» Stated goal
Write out exactly the lines that run from the line containing "attach(piece, body)" through the line containing "return piece"; both end lines belong to the answer.

» Listed entries
────────

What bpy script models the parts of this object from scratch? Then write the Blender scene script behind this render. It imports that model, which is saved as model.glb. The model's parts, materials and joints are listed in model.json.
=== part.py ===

────────

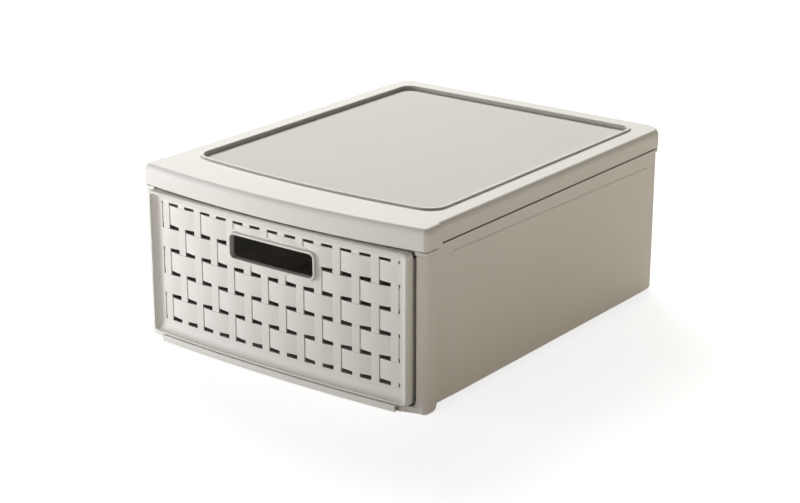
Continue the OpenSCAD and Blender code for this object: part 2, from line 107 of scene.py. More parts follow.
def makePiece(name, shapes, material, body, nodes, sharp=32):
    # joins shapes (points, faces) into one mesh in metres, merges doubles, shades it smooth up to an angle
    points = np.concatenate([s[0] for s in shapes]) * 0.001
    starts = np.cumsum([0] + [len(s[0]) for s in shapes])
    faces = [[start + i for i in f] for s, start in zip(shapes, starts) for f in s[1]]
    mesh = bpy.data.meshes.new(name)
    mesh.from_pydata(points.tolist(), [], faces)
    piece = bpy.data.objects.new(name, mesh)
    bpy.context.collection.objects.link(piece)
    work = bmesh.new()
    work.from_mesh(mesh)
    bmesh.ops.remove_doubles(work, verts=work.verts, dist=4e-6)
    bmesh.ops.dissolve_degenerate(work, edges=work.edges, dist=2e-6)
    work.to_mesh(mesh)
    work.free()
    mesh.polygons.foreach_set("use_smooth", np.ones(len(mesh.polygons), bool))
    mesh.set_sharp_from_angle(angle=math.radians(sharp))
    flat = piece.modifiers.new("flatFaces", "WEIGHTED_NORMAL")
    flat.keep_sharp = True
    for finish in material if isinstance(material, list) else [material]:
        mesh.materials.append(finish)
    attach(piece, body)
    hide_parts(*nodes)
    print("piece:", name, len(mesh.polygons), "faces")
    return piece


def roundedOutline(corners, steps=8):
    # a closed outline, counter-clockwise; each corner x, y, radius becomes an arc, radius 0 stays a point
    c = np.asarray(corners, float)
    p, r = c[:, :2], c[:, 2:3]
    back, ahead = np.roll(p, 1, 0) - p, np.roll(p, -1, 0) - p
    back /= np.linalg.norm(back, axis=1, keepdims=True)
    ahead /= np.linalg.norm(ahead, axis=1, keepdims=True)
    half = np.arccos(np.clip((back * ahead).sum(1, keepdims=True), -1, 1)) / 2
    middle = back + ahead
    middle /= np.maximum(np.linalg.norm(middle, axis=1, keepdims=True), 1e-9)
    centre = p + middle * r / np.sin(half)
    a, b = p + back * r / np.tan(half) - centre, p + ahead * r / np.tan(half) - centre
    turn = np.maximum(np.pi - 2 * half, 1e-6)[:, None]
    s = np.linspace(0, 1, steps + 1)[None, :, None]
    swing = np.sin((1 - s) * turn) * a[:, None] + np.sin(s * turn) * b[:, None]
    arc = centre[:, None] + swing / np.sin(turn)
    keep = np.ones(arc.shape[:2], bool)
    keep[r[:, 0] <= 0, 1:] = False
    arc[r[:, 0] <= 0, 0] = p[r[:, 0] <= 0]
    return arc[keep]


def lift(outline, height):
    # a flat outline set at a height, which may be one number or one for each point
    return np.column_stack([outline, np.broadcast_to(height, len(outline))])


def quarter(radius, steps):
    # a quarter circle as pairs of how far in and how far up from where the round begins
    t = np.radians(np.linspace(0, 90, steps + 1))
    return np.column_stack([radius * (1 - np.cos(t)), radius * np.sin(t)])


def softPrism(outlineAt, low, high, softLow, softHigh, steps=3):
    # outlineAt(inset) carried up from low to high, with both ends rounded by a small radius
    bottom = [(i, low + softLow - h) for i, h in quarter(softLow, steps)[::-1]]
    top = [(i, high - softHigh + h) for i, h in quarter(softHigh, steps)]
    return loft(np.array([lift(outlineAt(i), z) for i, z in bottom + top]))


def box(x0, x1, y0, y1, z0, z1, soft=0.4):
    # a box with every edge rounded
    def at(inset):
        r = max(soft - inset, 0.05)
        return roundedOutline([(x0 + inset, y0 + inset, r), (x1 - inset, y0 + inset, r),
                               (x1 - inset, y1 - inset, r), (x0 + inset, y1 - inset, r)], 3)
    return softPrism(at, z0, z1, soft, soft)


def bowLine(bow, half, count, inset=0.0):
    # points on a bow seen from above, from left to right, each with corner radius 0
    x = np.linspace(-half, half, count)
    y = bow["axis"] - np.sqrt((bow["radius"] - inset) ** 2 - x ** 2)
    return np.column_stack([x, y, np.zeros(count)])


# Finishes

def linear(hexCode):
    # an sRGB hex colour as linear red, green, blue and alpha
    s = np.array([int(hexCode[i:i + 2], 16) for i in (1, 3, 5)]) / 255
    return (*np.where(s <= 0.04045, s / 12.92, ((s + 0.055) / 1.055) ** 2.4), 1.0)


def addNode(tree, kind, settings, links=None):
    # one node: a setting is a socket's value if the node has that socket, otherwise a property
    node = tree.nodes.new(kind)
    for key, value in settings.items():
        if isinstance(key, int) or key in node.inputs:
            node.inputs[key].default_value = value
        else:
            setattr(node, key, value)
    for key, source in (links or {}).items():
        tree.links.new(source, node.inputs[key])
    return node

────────

» Answer for the task
    attach(piece, body)
    hide_parts(*nodes)
    print("piece:", name, len(mesh.polygons), "faces")
    return piece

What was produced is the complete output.